California Bill Shields Ratepayers from Data Center Energy Costs
Source: sd18.senate.ca.gov
California just took a significant step to protect residents from rising energy bills. Governor Gavin Newsom signed Senate Bill 57 into law, addressing the impact of data centers on energy costs.
Examining Data Center Impact
Authored by Senator Steve Padilla, SB 57 directs the California Public Utilities Commission (CPUC) to study how data center growth affects ratepayers. The study will examine the increased grid demands driven by tech companies' AI development.
Protecting Communities
Senator Padilla emphasized the need to understand the impact of energy-hungry data centers on the grid and energy bills. The goal is to implement effective protections for communities facing rising utility costs.
AI's Energy Footprint
The boom in artificial intelligence relies on massive data centers. These centers consume vast amounts of energy and water, straining the electrical grid and requiring infrastructure investments.
Rising Demand, Rising Concerns
The rise of generative AI has caused data center demand to surge. Siemens, a major data center provider, reported a 50% jump in data-center business revenue within a year, highlighting this rapid growth.
Risk to Ratepayers
This growth puts residential ratepayers at risk, as California's grid is overburdened by sudden load increases. Ratepayers could also be liable for covering the costs of infrastructure built to meet this demand.
Ohio's Approach
Energy regulators in Ohio have already mandated that data centers pay more upfront for their power needs. Ohio, like other states, faces costly grid upgrades due to increased data center demands straining outdated infrastructure.
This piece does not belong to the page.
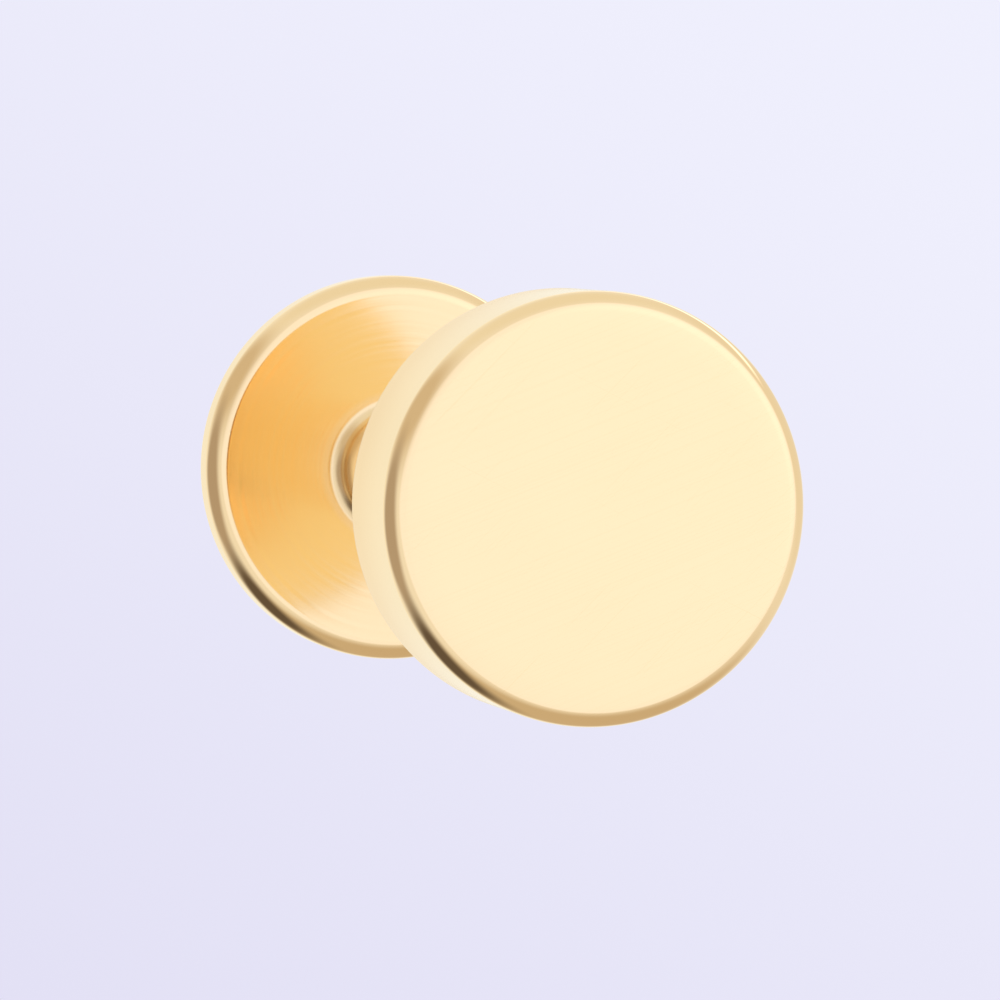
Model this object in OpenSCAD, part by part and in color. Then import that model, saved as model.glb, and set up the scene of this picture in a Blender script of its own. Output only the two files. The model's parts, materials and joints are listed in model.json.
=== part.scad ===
// Flat back stud earring: a polished round disc on a push-in pin, and a hollow post with a flat round back.
// Y runs along the post. The disc faces -Y, the flat back lies at +Y, and Z is up.
// The origin is on the post's axis, in the back face of the disc, where the front of the ear lies.

/* [Disc head] */
// Diameter of the polished disc
head_d = 4; // [3:0.1:6]
// Thickness of the disc
head_t = 1.4; // [0.8:0.1:2]
// Radius of the edge round the polished face
head_front_r = 0.18; // [0.05:0.01:0.3]
// Radius of the edge that lies on the skin
head_back_r = 0.08; // [0.03:0.01:0.2]

/* [Pin on the head] */
// Diameter of the pin soldered to the back of the disc
pin_d = 0.74; // [0.6:0.02:0.8]
// Length of the pin, from the back face of the disc to its tip
pin_l = 4; // [2:0.5:5]
// Diameter of the solder collar at the foot of the pin
collar_d = 1.28; // [1.24:0.02:1.4]
// Height of the solder collar
collar_h = 0.1; // [0.05:0.01:0.2]

/* [Post] */
// Outer diameter of the post, 16 gauge
post_d = 1.2; // [1.1:0.05:1.2]
// Clear length for the ear, from the back of the disc to the flat back
post_l = 6; // [6:1:12]
// Gap between the pin and the bore of the post, measured on the radius
bore_gap = 0.03; // [0.01:0.01:0.04]
// Gap between the mouth of the post and the solder collar
mouth_gap = 0.03; // [0.01:0.01:0.1]
// Radius of the edges round the mouth of the post
mouth_r = 0.04; // [0.02:0.01:0.05]

/* [Flat back] */
// Diameter of the flat back
back_d = 4; // [3:0.1:6]
// Thickness of the flat back
back_t = 0.6; // [0.5:0.05:1]
// Radius of the edges of the flat back
back_edge_r = 0.2; // [0.05:0.01:0.24]
// Radius of the solder fillet between the post and the flat back
fillet_r = 0.15; // [0.05:0.01:0.3]

/* [Hidden] */
$fn = 96;
head_r = head_d / 2;
pin_r = pin_d / 2;
collar_r = collar_d / 2;
post_r = post_d / 2;
bore_r = pin_r + bore_gap;
back_r = back_d / 2;
mouth_y = collar_h + mouth_gap;
gold = [0.95, 0.82, 0.55];

// Turns a profile round the post. The profile's x is the radius and its y is the distance along the post.
module turned() {
    rotate([-90, 0, 0])
        rotate_extrude()
            children();
}

// What a round edge takes off a square corner that points to +x and +y
module corner_waste(r) {
    difference() {
        translate([-r, -r])
            square(2 * r);
        translate([-r, -r])
            circle(r);
        translate([-2 * r, -r])
            square([r, 2 * r]);
        translate([-r, -2 * r])
            square([2 * r, r]);
    }
}

// Half of a disc's section, from y = 0 to y = t, with round outer edges of radius low_r and high_r
module disc_section(r, t, low_r, high_r) {
    difference() {
        square([r, t]);
        translate([r, t])
            corner_waste(high_r);
        translate([r, 0])
            mirror([0, 1])
                corner_waste(low_r);
    }
}

// Half of the pin's section, with a domed tip
module pin_section() {
    square([pin_r, pin_l - pin_r]);
    intersection() {
        translate([0, pin_l - pin_r])
            circle(pin_r);
        translate([0, pin_l - pin_r])
            square(pin_r);
    }
}

module disc_head() {
    color(gold)
        turned() {
            translate([0, -head_t])
                disc_section(head_r, head_t, head_front_r, head_back_r);
            square([collar_r, collar_h]);
            pin_section();
        }
}

// Half of the hollow post's section, with round edges at its mouth
module post_section() {
    difference() {
        translate([bore_r, mouth_y])
            square([post_r - bore_r, post_l - mouth_y]);
        translate([post_r, mouth_y])
            mirror([0, 1])
                corner_waste(mouth_r);
        translate([bore_r, mouth_y])
            mirror([0, 1])
                mirror([1, 0])
                    corner_waste(mouth_r);
    }
}

// Half of the section of the solder that fills the corner between the post and the flat back
module fillet_section() {
    difference() {
        translate([post_r, post_l - fillet_r])
            square(fillet_r);
        translate([post_r + fillet_r, post_l - fillet_r])
            circle(fillet_r);
    }
}

module flat_back_post() {
    color(gold)
        turned() {
            post_section();
            fillet_section();
            translate([0, post_l])
                disc_section(back_r, back_t, back_edge_r, back_edge_r);
        }
}

disc_head();
flat_back_post();
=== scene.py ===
import json
import math
from typing import NamedTuple

import bmesh
import bpy
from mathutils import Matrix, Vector


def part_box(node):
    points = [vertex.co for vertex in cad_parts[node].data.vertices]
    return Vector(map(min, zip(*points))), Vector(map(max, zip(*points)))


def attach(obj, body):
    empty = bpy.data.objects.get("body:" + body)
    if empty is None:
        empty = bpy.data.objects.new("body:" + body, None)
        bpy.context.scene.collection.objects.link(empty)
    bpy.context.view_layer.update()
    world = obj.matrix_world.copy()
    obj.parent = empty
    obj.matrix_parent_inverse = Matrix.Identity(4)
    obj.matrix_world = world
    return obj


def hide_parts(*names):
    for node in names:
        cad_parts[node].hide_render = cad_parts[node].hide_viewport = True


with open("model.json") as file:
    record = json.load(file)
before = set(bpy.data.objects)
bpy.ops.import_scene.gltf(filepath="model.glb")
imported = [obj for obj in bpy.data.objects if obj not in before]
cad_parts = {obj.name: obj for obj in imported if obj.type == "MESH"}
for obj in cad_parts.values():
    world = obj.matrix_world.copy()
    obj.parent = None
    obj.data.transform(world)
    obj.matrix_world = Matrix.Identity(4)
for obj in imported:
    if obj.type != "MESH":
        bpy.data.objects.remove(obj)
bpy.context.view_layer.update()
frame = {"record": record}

# A flat back stud earring of pale polished gold. It is turned on a lathe, so each piece starts as a disc
# whose axis is Y, and is worked from there in millimetres. The disc faces -Y and the flat back lies at +Y.

# Sizes in millimetres, taken from the frame where the frame holds them
MM = 0.001
head_low, head_high = (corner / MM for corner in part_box("disc_head"))
post_low, post_high = (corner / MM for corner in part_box("flat_back_post"))
piercing = next(m for m in frame["record"]["mounts"] if m["name"] == "piercing")

HEAD_R = head_high.x
HEAD_FRONT_Y = head_low.y
PIN_TIP_Y = head_high.y
BACK_R = post_high.x
BACK_INNER_Y = piercing["dims"]["length_mm"]
BACK_OUTER_Y = post_high.y
POST_R = piercing["dims"]["r_mm"]
MOUTH_Y = post_low.y

# Edges and small parts that the frame's boxes don't give, in millimetres
FRONT_EDGE_R = 0.18
REAR_EDGE_R = 0.08
CROWN_W = 0.22
CROWN_H = 0.003
COLLAR_R = 0.64
COLLAR_H = 0.1
COLLAR_EDGE_R = 0.03
PIN_R = 0.37
PIN_DOME_R = PIN_R * 0.96
BORE_R = 0.4
MOUTH_EDGE_R = 0.04
BACK_EDGE_R = 0.2
FILLET_R = 0.15
# A narrow ring that keeps a flat flat, just inside its round edge
HOLD_W = 0.03

# How finely the pieces are turned, and below which angle in degrees they are shaded smooth
TURN_SIDES = 256
CROWN_RINGS = 6
SMOOTH_ANGLE = 40

# How near a face or ring lies to its place, in millimetres. An inset shifts the corners of a ring a little.
NEAR = 0.0001
RING_NEAR = 0.002
# A face is square to Y where this much of its normal or more lies along Y
SQUARE_ON = 0.99

# How far each finish of the gold takes to fade in or out, and how much of the wall is buffed and free of
# painted shade, in millimetres
FACE_DEPTH = 0.03
FACE_NEAR = 0.002
WALL_DEPTH = 0.012
BUFFED_UNSHADED_WALL = 0.2
SIDE_DEPTH = 0.01
TUBE_DEPTH = 0.03
TUBE_NEAR = 0.005
SOLDER_FADE = 0.1

# How far a mark of height 1 stands proud of the gold, in millimetres
MARK_HEIGHT = 0.0002
# How much stronger the noise grows from beside a hairline to the line itself
LINE_SOFTNESS = 0.2

# Camera: the photograph's viewing angle on a disc that faces -Y, with sizes in millimetres
VIEW_AZIMUTH = -15.5
VIEW_ELEVATION = 3.4
LENS_MM = 200
SENSOR_MM = 36
VIEW_WIDTH = 9.4
VIEW_TARGET = Vector((-0.45, 0.4, 0.0))

# Backdrop, in metres
FLOOR_Z = -0.04
FLOOR_R = 0.12
SWEEP_R = 0.1
SWEEP_STEPS = 12
WALL_TOP = 0.26
STAGE_SIDES = 96
# The glowing paper has no painted shade from this height up, and a place to the right counts as higher by
# this share
FULL_LIGHT_Z = 0.08
LIGHT_LEAN = 0.8

# Sockets of the Mix node that work on colours
MIX_FACTOR = 0
MIX_FIRST = 6
MIX_SECOND = 7
MIX_RESULT = 2

BLACK = (0, 0, 0, 1)
PALE_GOLD = (1.0, 0.80, 0.48, 1)
# DEEP_GOLD tints the gold's own uneven tone and hairlines, and is also the painted shade on the rear of the
# head's wall
DEEP_GOLD = (0.95, 0.68, 0.34, 1)
SOLDER_GOLD = (0.97, 0.80, 0.52, 1)
# The glowing paper's colours: its painted shade low down and to the left, and its full brightness
PAPER_PAINTED_SHADE = (0.75, 0.73, 0.90, 1)
PAPER_HIGH = (0.87, 0.87, 0.985, 1)


def deselect_all():
    bpy.ops.object.select_all(action="DESELECT")


def edit(piece, mode):
    """Opens a piece for edge or face work, with nothing in it selected."""
    deselect_all()
    piece.select_set(True)
    bpy.context.view_layer.objects.active = piece
    bpy.ops.object.mode_set(mode="EDIT")
    bpy.ops.mesh.select_mode(type=mode)
    bpy.ops.mesh.select_all(action="DESELECT")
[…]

Significant Energy Consumption
Data centers consumed about 4.4% of total U.S. electricity in 2023. The 2024 Report on U.S. Data Center Energy Use from Lawrence Berkeley National Laboratory projects this could rise to 6.7–12% by 2028.
Rate Hikes on the Horizon
This surge in energy demand from data centers is driving utility price increases. The Mid-Atlantic regional grid, home to many data centers, projects rate increases of up to 20% this year.
Infrastructure Costs
The grid operator is now paying $14.7 billion for power in the 2025/26 delivery year, a significant jump from the previous $2.2 billion. The cost of building the necessary infrastructure can be high.
Who Pays?
These costs aren't always covered by the companies building the data centers. This leaves ratepayers to foot the bill for upgrades that primarily benefit the tech companies.
Looking Ahead
SB 57 enables the PUC to study how data center load growth shifts costs to other ratepayers by 2027. This study is crucial to prevent skyrocketing energy costs for residents.